Don't waste your Frequent Flyer miles
14 October 2002 | by See all my reviews

Those man's-first-flight-into-space movies from the 1950s often have a certain charm despite (or perhaps because of) their cheap sets, black-and-white photography, no-name casts, and scientific ignorance. This movie, however, has all the Grade-B tackiness without much of the compensating fun that marks, say, "Cat-Women of the Moon."

The plot has an international crew of ten men and two women rocketing to the moon and encountering the usual meteor showers along the way as they discuss how small and insignificant the Earth now looks. Upon reaching the moon, they discover gold, a glowing substance dubbed the "Medusa stone," traces of air, and evidence of a mysterious, never-seen civilization living below the surface in a "sealed city." This civilization wants them to leave before they inflict more damage.

The crew of the "Lunar Eagle 1" promptly heads for home but discovers that North America has been frozen by the civilization on the moon. To thaw it out, two members of the crew undertake a suicide mission to steer an atomic bomb into a Mexican volcano. (Don't ask.) The resulting explosion thaws out the continent and this act of self-sacrifice helps convince the moon-people that we Earthlings aren't so bad after all.

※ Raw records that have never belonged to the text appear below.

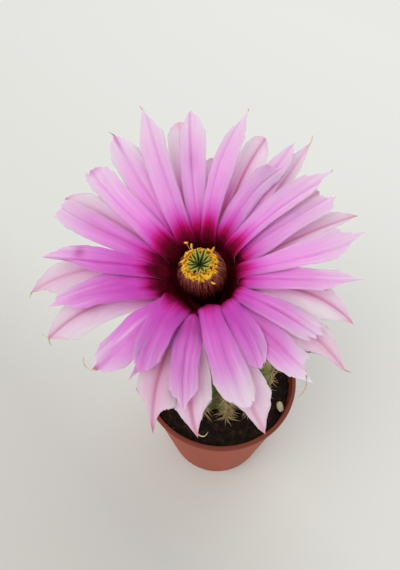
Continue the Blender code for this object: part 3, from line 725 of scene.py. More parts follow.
def spineTree():
    # at each areole a ring of spines leaning out, turned evenly with a little disorder
    tree, given, result = newTree("areoleSpines", [
        ("Spine", "Object"), ("Count", "Int"), ("Length", "Float"), ("Lean", "Float"), ("Lean Spread", "Float"),
        ("Material", "Material"), ("Seed", "Int")])
    facing, upward = [addNode(tree, "GeometryNodeInputNamedAttribute", {"Name": name}, data_type="FLOAT_VECTOR")
                      for name in ("facing", "upward")]
    many = addNode(tree, "GeometryNodeDuplicateElements", {"Geometry": given["Geometry"], "Amount": given["Count"]},
                   domain="POINT")
    base = addNode(tree, "FunctionNodeAxesToRotation", {0: facing, 1: upward}, primary_axis="Z", secondary_axis="Y")
    jitter = addNode(tree, "FunctionNodeRandomValue", {2: -0.3, 3: 0.3, "Seed": given["Seed"]}, data_type="FLOAT")
    step = addNode(tree, "ShaderNodeMath", {0: many.outputs["Duplicate Index"], 1: jitter.outputs[1]},
                   operation="ADD")
    part = addNode(tree, "ShaderNodeMath", {0: step, 1: given["Count"]}, operation="DIVIDE")
    bearing = addNode(tree, "ShaderNodeMath", {0: part, 1: 2 * math.pi}, operation="MULTIPLY")
    around = addNode(tree, "FunctionNodeAxisAngleToRotation", {"Axis": (0, 0, 1), "Angle": bearing})
    wobble = addNode(tree, "FunctionNodeRandomValue", {2: -1.0, 3: 1.0, "Seed": 23}, data_type="FLOAT")
    lean = addNode(tree, "ShaderNodeMath", {0: wobble.outputs[1], 1: given["Lean Spread"], 2: given["Lean"]},
                   operation="MULTIPLY_ADD")
    tip = addNode(tree, "FunctionNodeAxisAngleToRotation", {"Axis": (1, 0, 0), "Angle": lean})
    turned = addNode(tree, "FunctionNodeRotateRotation", {"Rotation": base, "Rotate By": around},
                     rotation_space="LOCAL")
    tipped = addNode(tree, "FunctionNodeRotateRotation", {"Rotation": turned, "Rotate By": tip},
                     rotation_space="LOCAL")
    grown = addNode(tree, "FunctionNodeRandomValue", {2: 0.72, 3: 1.08, "Seed": 31}, data_type="FLOAT")
    size = addNode(tree, "ShaderNodeMath", {0: grown.outputs[1], 1: given["Length"]}, operation="MULTIPLY")
    spine = addNode(tree, "GeometryNodeObjectInfo", {"Object": given["Spine"], "As Instance": True})
    placed = addNode(tree, "GeometryNodeInstanceOnPoints", {
        "Points": many, "Instance": spine.outputs["Geometry"], "Rotation": tipped, "Scale": size})
    return closeTree(tree, placed, given, result)


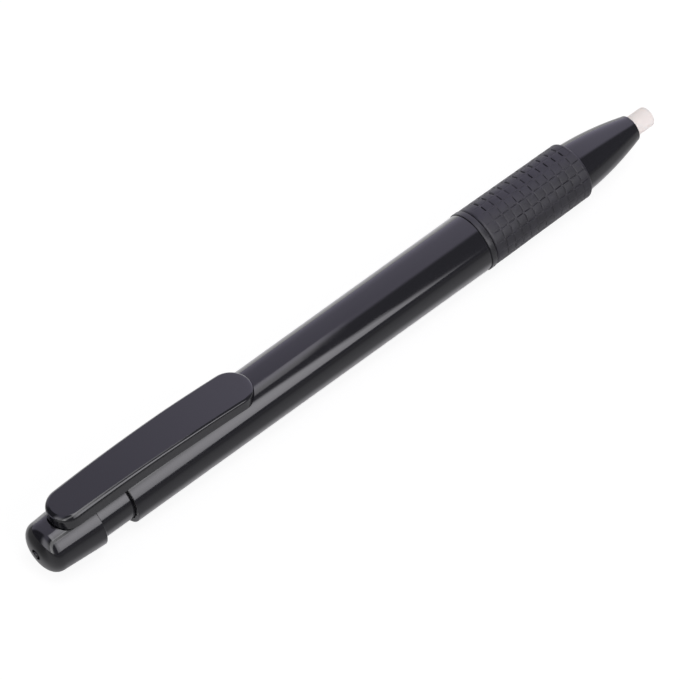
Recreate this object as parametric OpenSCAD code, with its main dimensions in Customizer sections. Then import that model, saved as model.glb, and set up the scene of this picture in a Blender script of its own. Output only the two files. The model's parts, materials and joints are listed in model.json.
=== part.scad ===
// Push-button eraser holder with a round eraser stick, lying along X with its clip on top.
// The tip points to +X, the clip to +Z, and z = 0 is the lowest point of the collar ring.
// Radii are measured from the pen's own axis, and lengths along it.

/* [Outside lengths] */
// Length of the push cap, from its rim to the crown of its end
cap_len = 11.1; // [9:0.1:14]
// Length of plunger tube that shows between the cap and the barrel
press_gap = 6.5; // [6:0.1:9]
// Length of the barrel
barrel_len = 77.6; // [70:0.1:95]
// Width of the ring between barrel and grip
collar_len = 1.3; // [0.8:0.1:2]
// Length of the rubber grip
grip_len = 22.2; // [20:0.1:27]
// Length of the nose cone in front of the grip
nose_len = 13.9; // [12.5:0.1:16]
// Length of eraser that stands out of the nose
eraser_out = 4.2; // [2:0.1:5]

/* [Barrel] */
// Outer radius of the barrel at the button
barrel_rear_r = 5.27; // [5.15:0.01:5.45]
// Outer radius of the barrel at the collar ring
barrel_front_r = 5.5; // [5.35:0.01:5.6]
// Chamfer on the barrel's two end edges
barrel_chamfer = 0.15; // [0.1:0.05:0.3]

/* [Collar and grip] */
// Outer radius of the collar ring
collar_r = 5.65; // [5.6:0.01:5.9]
// Chamfer on the collar ring's edges, which draws the two seams
collar_chamfer = 0.2; // [0.1:0.05:0.3]
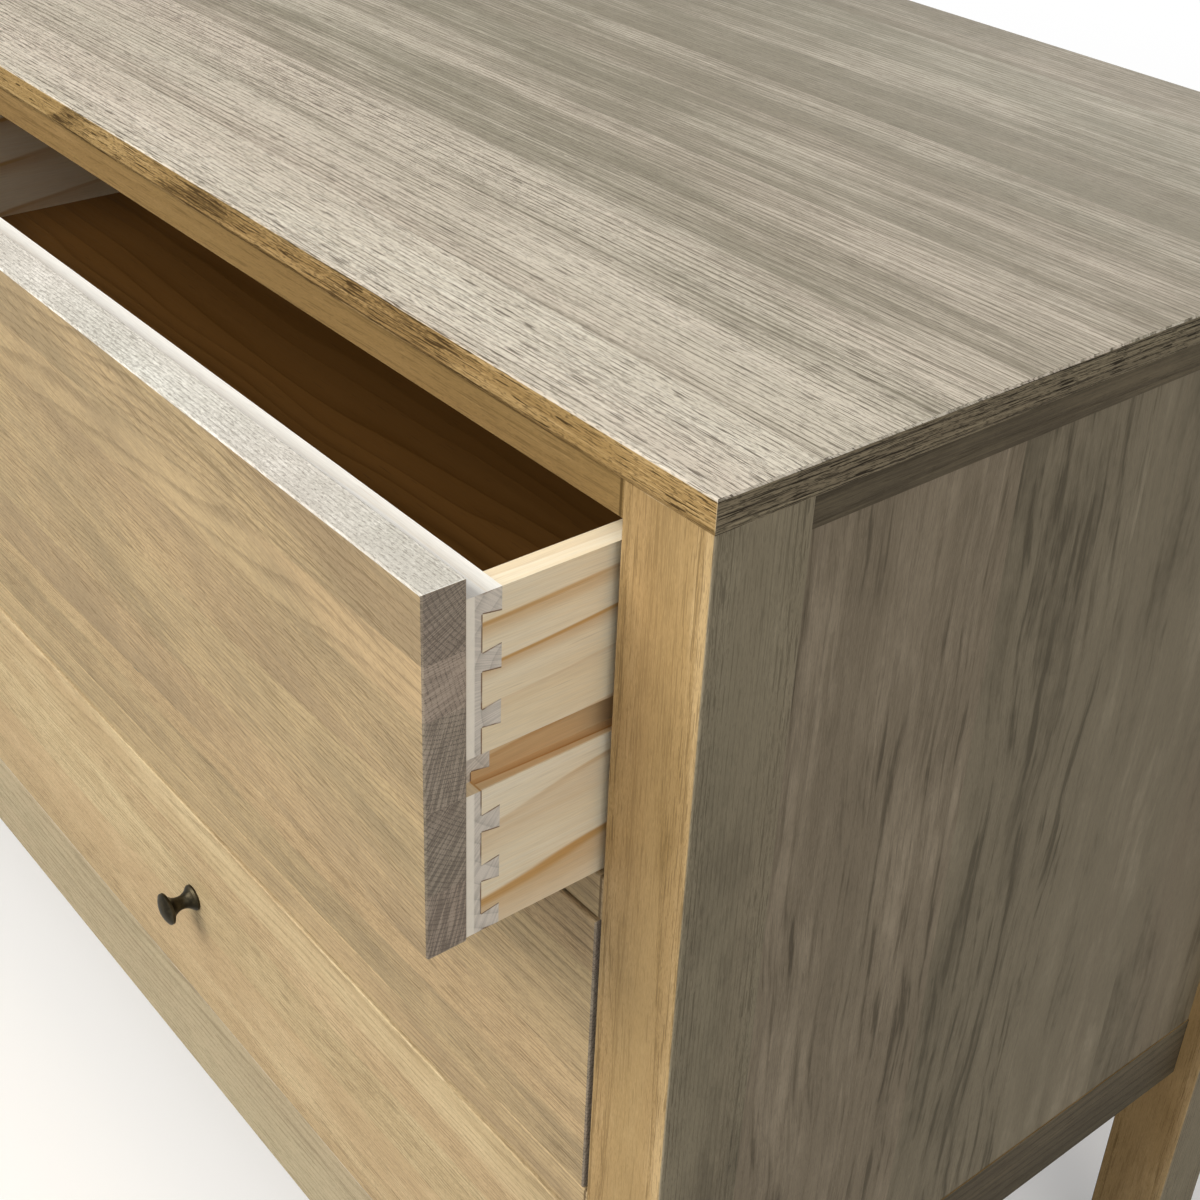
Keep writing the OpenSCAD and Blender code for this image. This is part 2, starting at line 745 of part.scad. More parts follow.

Mixed into this plot are a conflict between two crewmen, (a German and an Israeli), as well as a scene with a crewman who proves to be a saboteur with Communist tendencies.

Perhaps the movie's "high" point occurs when, mid-way to the moon, the rocket's American captain -- naked except for a small white towel modestly looped around his waist -- opens the shower-room door only to discover that it's currently occupied by the two female members of the crew. The human race has the expertise to build a rocket to the moon but they can't figure out how to put a lock on the shower-room door?

Incidentally, the captain is played by Ken Clark and his hairy chest is by far the best special-effect in the entire movie!